Cuando amainó la furia, llegó la calma, sequé la transpiración, limpié la espuma que aún caía sobre el mentón y salí a caminar. Volví y no descansé hasta armar el escritorio. En total, fueron siete horas de martirio, mechadas con instantes de pánico y pizcas constantes de frustración.
Fue un episodio traumático, pero no el único al que estamos sometidos los inútiles manuales. Sólo nosotros conocemos el pavor de que el inodoro se atasque o de que el flotador se suelte.
Sólo nosotros sabemos lo que significa decorar la pared con perforaciones mal hechas por intentos fallidos de colocar un fisher.
El resto también
La experiencia no se agota en lo casero. En relación con el cuidado de un auto, sólo sé que hay que cargar nafta y cambiar el aceite cada 10 mil kilómetros.

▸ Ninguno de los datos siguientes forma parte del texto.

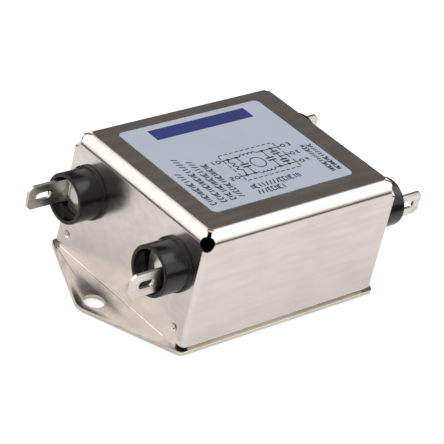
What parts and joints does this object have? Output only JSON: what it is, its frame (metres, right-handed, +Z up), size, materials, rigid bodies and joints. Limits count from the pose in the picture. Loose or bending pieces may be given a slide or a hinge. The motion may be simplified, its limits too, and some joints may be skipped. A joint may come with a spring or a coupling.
{
  "type": "emi line filter",
  "caption": "Single-phase mains line filter in a folded steel case with a flanged base and push-on blade terminals in black collars.",
  "frame": {"origin": "centre of the base plate's underside", "axes": "+X along the case towards the output end, +Z up out of the base plate"},
  "size_m": [0.0934, 0.0502, 0.0327],
  "materials": {
    "case_steel": "bright plated sheet steel, smooth, fine grain",
    "label_film": "satin silver film with a dark blue bar",
    "collar_black": "black moulded plastic, glossy",
    "blade_metal": "tin-plated strip, lightly dulled",
    "rivet_metal": "plated rivet, bright",
    "washer_board": "laminated insulating board, tan",
    "tag_metal": "tinned strip",
    "tray_plastic": "natural moulded plastic",
    "board_laminate": "single-sided laminate",
    "core_grey": "sintered ferrite with a matt coat",
    "divider_plastic": "white moulded plastic",
    "winding_wire": "enamelled copper wire",
    "x_capacitor_case": "yellow boxed film capacitor",
    "y_capacitor_case": "blue boxed film capacitor",
    "resistor_body": "tan lacquered resistor",
    "link_metal": "tinned copper wire"
  },
  "bodies": {
    "root": {"cover": "case_steel", "base_plate": "case_steel", "label": "label_film", "collar_1": "collar_black", "collar_2": "collar_black", "collar_3": "collar_black", "collar_4": "collar_black", "blade_1": "blade_metal", "blade_2": "blade_metal", "blade_3": "blade_metal", "blade_4": "blade_metal", "earth_blade": "blade_metal", "terminal_rivets": "rivet_metal", "earth_rivet": "rivet_metal", "inner_washer_1": "washer_board", "inner_washer_2": "washer_board", "inner_washer_3": "washer_board", "inner_washer_4": "washer_board", "solder_tag_1": "tag_metal", "solder_tag_2": "tag_metal", "solder_tag_3": "tag_metal", "solder_tag_4": "tag_metal", "earth_solder_tag": "tag_metal", "insulating_tray": "tray_plastic", "circuit_board": "board_laminate", "ring_core": "core_grey", "core_divider": "divider_plastic", "line_winding": "winding_wire", "neutral_winding": "winding_wire", "input_x_capacitor": "x_capacitor_case", "output_x_capacitor": "x_capacitor_case", "line_y_capacitor": "y_capacitor_case", "neutral_y_capacitor": "y_capacitor_case", "bleed_resistor": "resistor_body", "link_wire_1": "link_metal", "link_wire_2": "link_metal", "link_wire_3": "link_metal", "link_wire_4": "link_metal", "earth_link_wire": "link_metal"}
  },
  "joints": []
}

Hace poco, en una reunión de varones en la que se hablaba de vehículos, la necesidad de ser aceptado por los pares me hizo elaborar un comentario de erudito con un dato que alguna vez escuché: “Estoy cerca de los 70 mil kilómetros, así que debería cambiar la correa dentada, ¿no?”. Gracias a sus risas, supe que mi auto no tiene correa dentada sino cadena, y que esta por lo general no se cambia.
El hecho es que, más allá de las habilidades que natura no da, para algo se inventó la división internacional del trabajo. Lo justo es que cada quien haga lo que mejor sabe, para lo que está preparado.
¿Por qué meternos en la actividad de un plomero, de un electricista o de un carpintero? ¿Acaso ellos se entrometen en nuestra tarea?
El imperativo del “hágalo usted mismo” es una afrenta injusta para la población respetuosa de su lugar en el mundo.